The Ghouls of Massachusetts 


Mordecai Lincoln Homestead

Aidan Morley and Owen DeSmet

Throughout Massachusetts, there are creatures only imagined in folktales or nightmares—for some, they have become all too real. Scituate is no exception: the discovery of the “Scituate Sea Monster” in 1970 seemingly proved the claims of serpents made by local sailors for decades but more importantly made the community wonder what really could be out there. Despite the claims of scientists that the serpent was simply the remains of a shark, those who witnessed the event maintain that the slimy cadaver was something undiscovered. 

Supernatural happenings in Scituate haven’t been relegated to (just) sea monsters; for decades there have been numerous reported hauntings in buildings all over the town. One of the most haunted buildings in Massachusetts is right here in Scituate: The Lincoln Mill. Buildings such as the Barker Tavern and residential homes around First Parish Cemetery have been reported to be haunted for decades among numerous others. 

The Lincoln Mill in North Scituate was ranked the second most haunted place in Massachusets, according to the website “only in your state’s” rank of the top 15 haunts in Massachusetts.
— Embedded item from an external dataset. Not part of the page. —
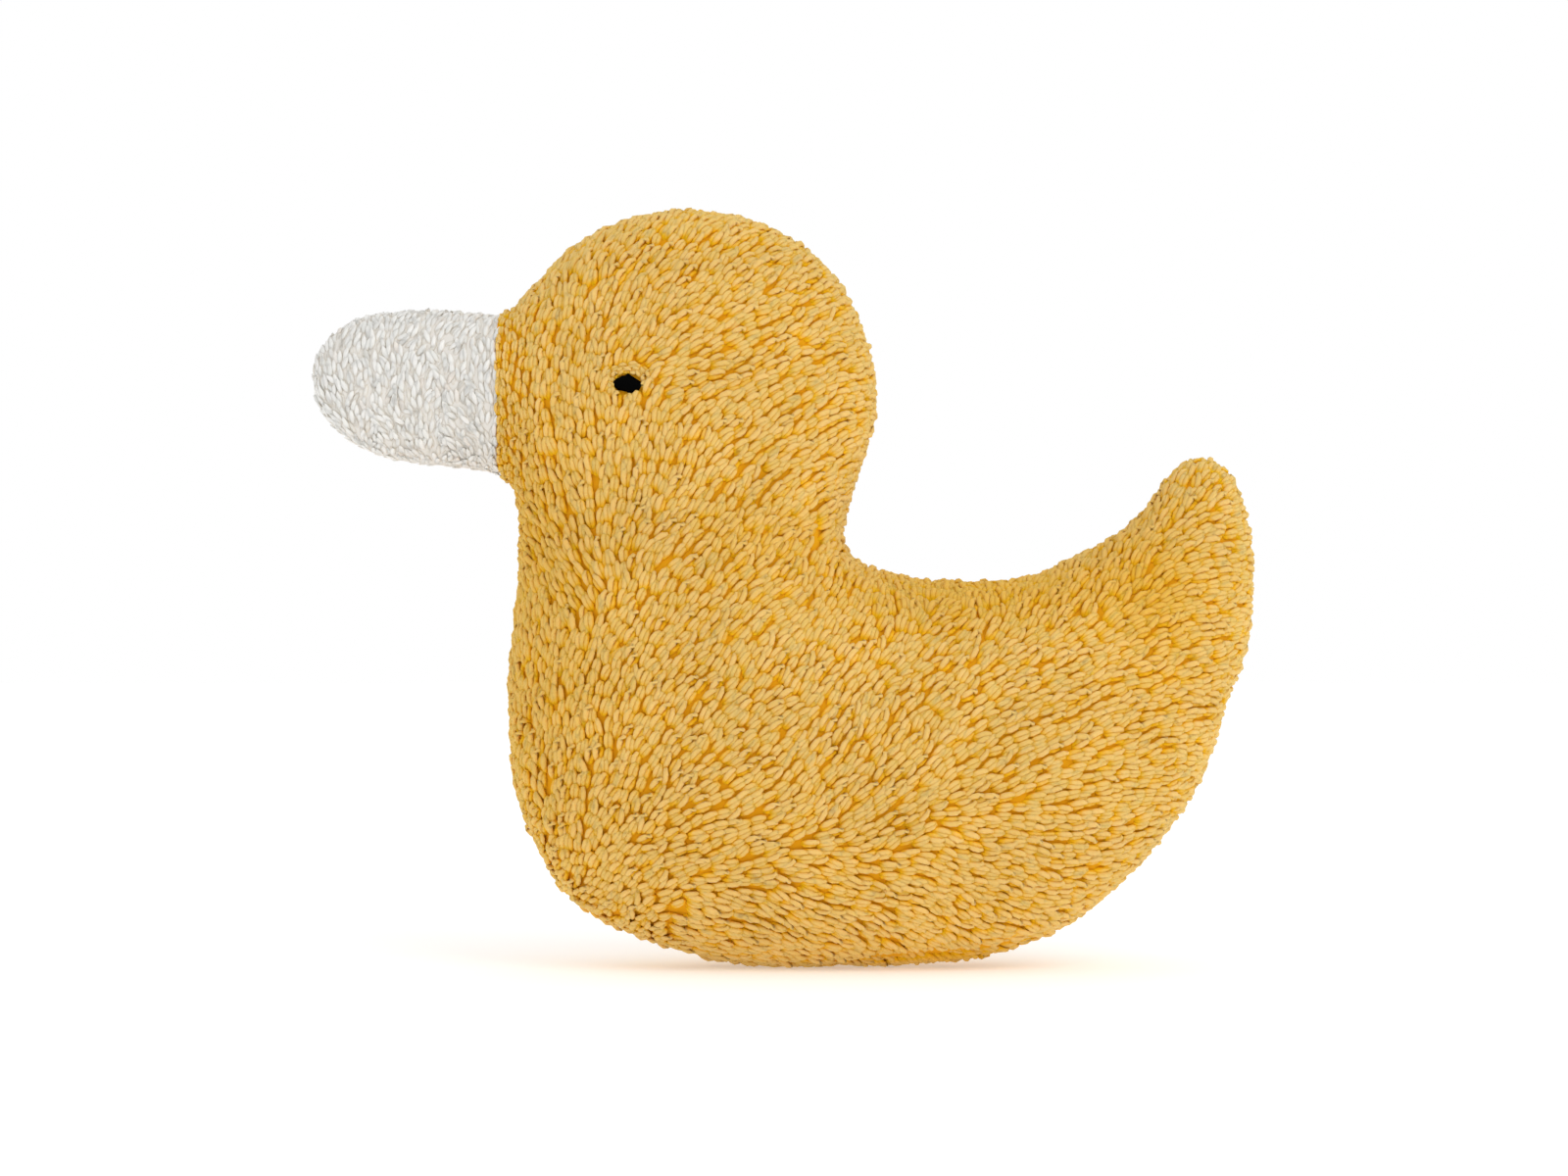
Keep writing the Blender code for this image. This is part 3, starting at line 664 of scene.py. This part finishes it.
# One loop of yarn: a fat hairpin that leans along its row, wide near its rounded tip
hairpin = {
    "path": ((0.0, 0.12, -0.50), (0.9, 0.40, 0.26), (2.1, 0.52, 0.74), (3.3, 0.48, 0.84),
             (4.2, 0.20, 0.56)),
    "radius": (0.42, 0.61, 0.66, 0.64, 0.53), "kinds": 9, "stray": 0.24, "flat": 0.95,
    "twist": (-50, 90),  # degrees that the strands turn round each other
    "strands": (1, -1), "seed": 3,
}
# A loop of the beak's finer pile, which lies nearly flat
tuft = {
    "path": ((0.0, 0.0, -0.30), (1.0, 0.0, 0.0), (2.0, 0.0, 0.12), (3.0, 0.0, 0.20),
             (3.8, 0.0, 0.16)),
    "radius": (0.24, 0.54, 0.70, 0.56, 0.16), "kinds": 7, "stray": 0.26, "flat": 0.5,
    "twist": (0, 0), "strands": (1,), "seed": 5,
}
# How far strands stray in height and to a side, and where they cross
strand = {"lift": 0.5, "sway": 1.6, "cross": 0.35, "sides": 6}
eyeRoom = {
    "root": (4.5, 3.4), "tip": (3.9, 2.85), "step": 0.3, "shift": 1.5,
    # The loops that lie along its edge: semi-axes of their line, and arcs in degrees, each
    # with a count, a move to the right and a scale
    "ring": (3.65, 2.7), "overlap": 1.25, "size": 0.72, "tall": 1.1,
    "arcs": ((215, 60, 6, 0.0, 1.0), (-35, 55, 3, 0.35, 1.0), (165, 75, 4, 0.1, 1.42),
             (-30, 72, 5, 0.3, 1.42)),
}
seamRow = {"stride": 0.9, "sunk": 0.25, "overlap": 1.35, "wide": 1.15, "tall": 0.9}
# The hand-closed edge of the belly, and how far the loops beside it sink and shrink
closing = {
    "line": ((10.0, 2.6), (21.0, 4.0), (30.0, 5.2), (45.0, 5.6), (58.0, 7.6)),
    "reach": 1.5, "sunk": 1.0, "shrink": 0.35, "below": 15,
}


def overEye(place, room):
    across, up = (place.x - eyeCentre.x) / room[0], (place.z - eyeCentre.z) / room[1]
    return across * across + up * up < 1 and place.z > above["head"]


def clearOfEye(place, along, length):
    # How far a root moves to clear the eye, and how much of its loop stays off it
    shift = 0
    while overEye(place + along * shift, eyeRoom["root"]):
        shift += eyeRoom["step"]
        if shift > eyeRoom["shift"]:
            return 0, 0
    reach = eyeRoom["step"]
    while reach < length:
        if overEye(place + along * (shift + reach), eyeRoom["tip"]):
            return shift, reach - eyeRoom["step"]
        reach += eyeRoom["step"]
    return shift, length


def shortOfSeam(place, along, length):
    # As much of the length as doesn't cross the hand-closed edge
    line = closing["line"]
    for (ax, az), (bx, bz) in zip(line, line[1:]):
        across = along.x * (bz - az) - along.z * (bx - ax)
        if abs(across) < 1e-6:
            continue
        reach = ((ax - place.x) * (bz - az) - (az - place.z) * (bx - ax)) / across
        share = ((ax - place.x) * along.z - (az - place.z) * along.x) / across
        if 0 < reach < length and 0 <= share <= 1:
            length = reach
    return length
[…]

This is notable coming from a state world-famous for its haunts with places like Salem and the Lizzie Borden House in Fall River, to name a few. 

The Mordecai Lincoln Homestead was built by President Abraham Lincoln’s three times great grandfather Mordecai in 1691. Legend has it that a young girl drowned in the adjacent pond across the street and now has taken permanent residency in the mill which runs along the road. Residents have reported seeing a little girl scratching at the windows as well as hearing screams from the barn and surrounding wetlands. Little wet footprints have also been seen on the road in front of the building. 
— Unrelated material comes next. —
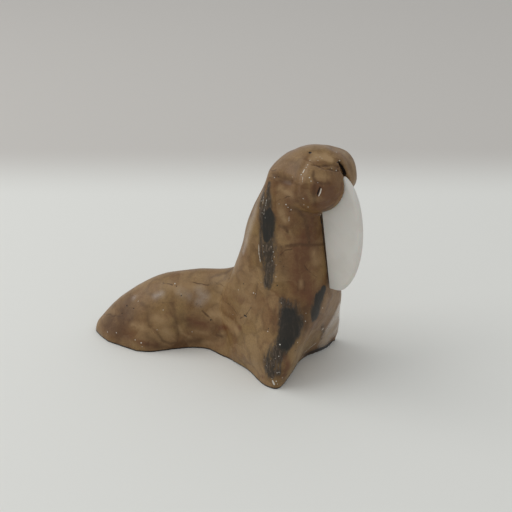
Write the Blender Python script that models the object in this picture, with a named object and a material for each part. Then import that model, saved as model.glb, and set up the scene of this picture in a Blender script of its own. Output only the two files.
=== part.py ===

The barn has largely remained a hole in the wall until recently. Students thinking they’re amateur ghost hunters have been frequenting the homestead in hopes of seeing the spooky specter, but it might not be what it seems. Psychic mediums have warned there may be a sinister presence at the barn that poses a greater risk than a simple scare. However, their warnings don’t appear to stag interest in exploring the homestead, as the search is well worth the risk for teens looking for a thrill. 

The most famous collection of supernatural happenings have occurred in a region of the state known as the “Bridgewater Triangle.” Named after the world-famous Bermuda Triangle, it encompasses the towns of Rehoboth, Freetown, and Abington, becoming famous for UFO and Bigfoot sightings as well as haunted swamps and forests. 
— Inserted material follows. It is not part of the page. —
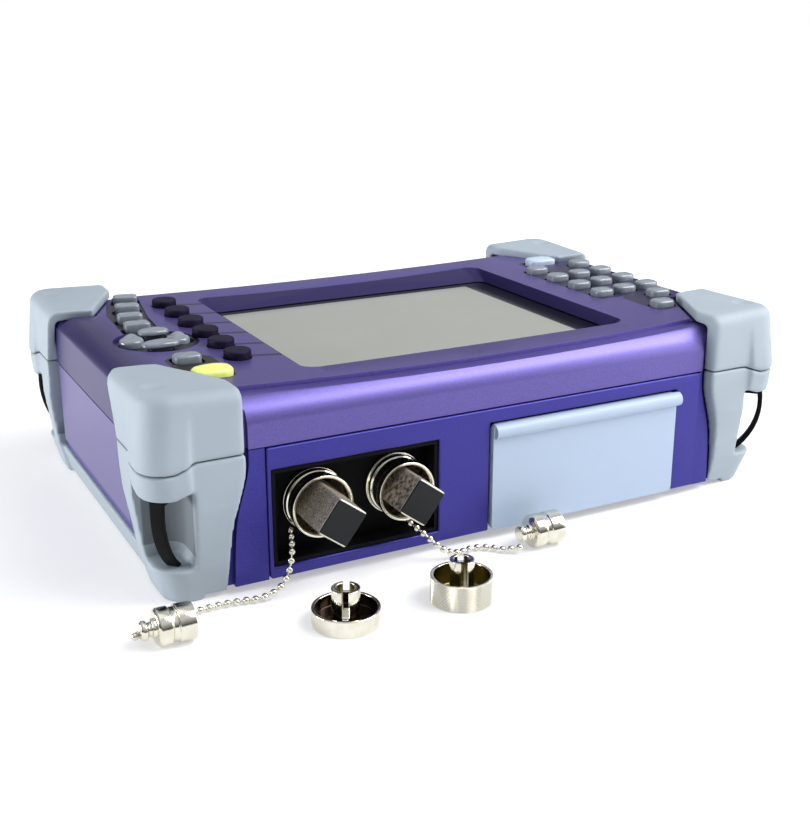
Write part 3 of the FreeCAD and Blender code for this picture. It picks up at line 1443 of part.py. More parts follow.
LEFT_ROUTE = [(-75.7, -73.6, 17.2), (-77.6, -80.4, 15.2), (-80.2, -85.4, 10.0), (-83.8, -87.2, 4.0),
              (-90.2, -87.2, 1.4), (-98.0, -85.2, 1.3), (-107.0, -84.6, 1.3), (-116.0, -86.0, 1.3),
              (-125.0, -88.4, 1.3), (-132.0, -91.6, 1.5), (-134.9, -97.0, 4.0)]
RIGHT_ROUTE = [(-34.4, -74.2, 13.0), (-32.9, -80.8, 11.6), (-29.6, -85.8, 8.2), (-25.2, -88.0, 3.6),
               (-19.2, -87.0, 1.3), (-13.0, -85.2, 1.3), (-7.4, -87.6, 1.3), (-3.8, -92.8, 1.3),
               (1.2, -95.7, 2.9)]
tube("chain_left", LEFT_ROUTE, size("bead"))
tube("chain_right", RIGHT_ROUTE, size("bead"))

# ---------------------------------------------------------------- finish
doc.recompute()
bad = []
for obj in doc.Objects:
    for word in obj.State:
        if word in ("Invalid", "Error"):
            bad.append((obj.Name, word))
for node, obj in parts.items():
    if obj.Shape.isNull() or not obj.Shape.isValid():
        bad.append((node, "shape"))
    count = len(obj.Shape.Solids)
    wanted = 4 if node in ("strap_bars", "housing_screws") else 1
    if count != wanted:
        bad.append((node, f"{count} solids"))
if bad:
    print("NOT GOOD", bad)
os.makedirs("parts", exist_ok=True)
for node, obj in parts.items():
    obj.Shape.exportStep("parts/" + node + ".step")
print(len(parts), "parts")
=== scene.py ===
import math

import bmesh
import bpy
import numpy as np
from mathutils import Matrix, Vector


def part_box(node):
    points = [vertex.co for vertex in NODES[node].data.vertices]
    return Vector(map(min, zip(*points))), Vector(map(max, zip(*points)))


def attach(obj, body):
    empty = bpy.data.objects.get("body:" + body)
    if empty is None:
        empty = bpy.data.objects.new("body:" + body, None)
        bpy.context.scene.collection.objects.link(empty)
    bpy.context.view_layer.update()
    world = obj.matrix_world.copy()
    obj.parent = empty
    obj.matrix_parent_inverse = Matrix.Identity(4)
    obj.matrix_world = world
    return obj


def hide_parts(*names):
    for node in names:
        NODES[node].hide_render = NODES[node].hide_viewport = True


bl_info = {
    "name": "Optical time domain reflectometer",
    "version": (1, 0, 0),
    "blender": (4, 5, 0),
    "location": "View3D > Sidebar > Reflectometer",
    "description": "Finishes and fine pieces of a handheld optical fibre tester",
    "category": "Object",
}

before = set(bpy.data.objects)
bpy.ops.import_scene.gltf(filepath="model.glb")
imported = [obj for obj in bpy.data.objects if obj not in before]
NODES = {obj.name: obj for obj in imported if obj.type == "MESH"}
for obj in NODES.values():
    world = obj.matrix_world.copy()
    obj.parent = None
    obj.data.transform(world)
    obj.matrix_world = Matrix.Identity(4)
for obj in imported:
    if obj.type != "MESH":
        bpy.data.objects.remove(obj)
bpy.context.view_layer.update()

# all lengths are in metres unless a name or a note says millimetres
MM = 0.001

SOFTKEYS = [f"softkey_{i}" for i in range(1, 7)]
FUNCTION_KEYS = [f"function_key_{i}" for i in range(1, 5)]
DIGIT_KEYS = [f"digit_key_{i}" for i in range(1, 14)]
CORNER_CAPS = [n for n in NODES if n.startswith("corner_cap_")]
END_GUARDS = ["end_guard_left", "end_guard_right"]

# the deck's dish, as the case has it: full height at its ends, lower at mid-length
DECK = 0.067
DECK_SAG = 0.0025
DECK_REACH = 0.1126

# painted shade at the deck's ends, a ramp by the distance from its middle
DECK_END_SHADE = (0.1010, 0.1130, 0.0, 0.85)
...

One of the most famous creatures of the Triangle is called the “Pukwudgie” a Wampanoag word meaning “little wild man of the forest.” According to legend, these creatures originally worked with the Natives, but as more of the local tribes turned to Christianity, the creatures turned hostile. They supposedly can shapeshift and disappear at will. This creepy-crawly is a part of Native American traditions and should certainly not be disturbed if found–the last thing you want to do is make a Pukwudgie angry, as some are said to be ill-tempered and carry around flaming arrows.

Massachusetts is without a doubt one of the most paranormally active states in the country. For those wishing to seek these creatures, they aren’t hard to find here as legends of supernatural occurrences are all over the region. However, proceed with caution because you never know what you might come across.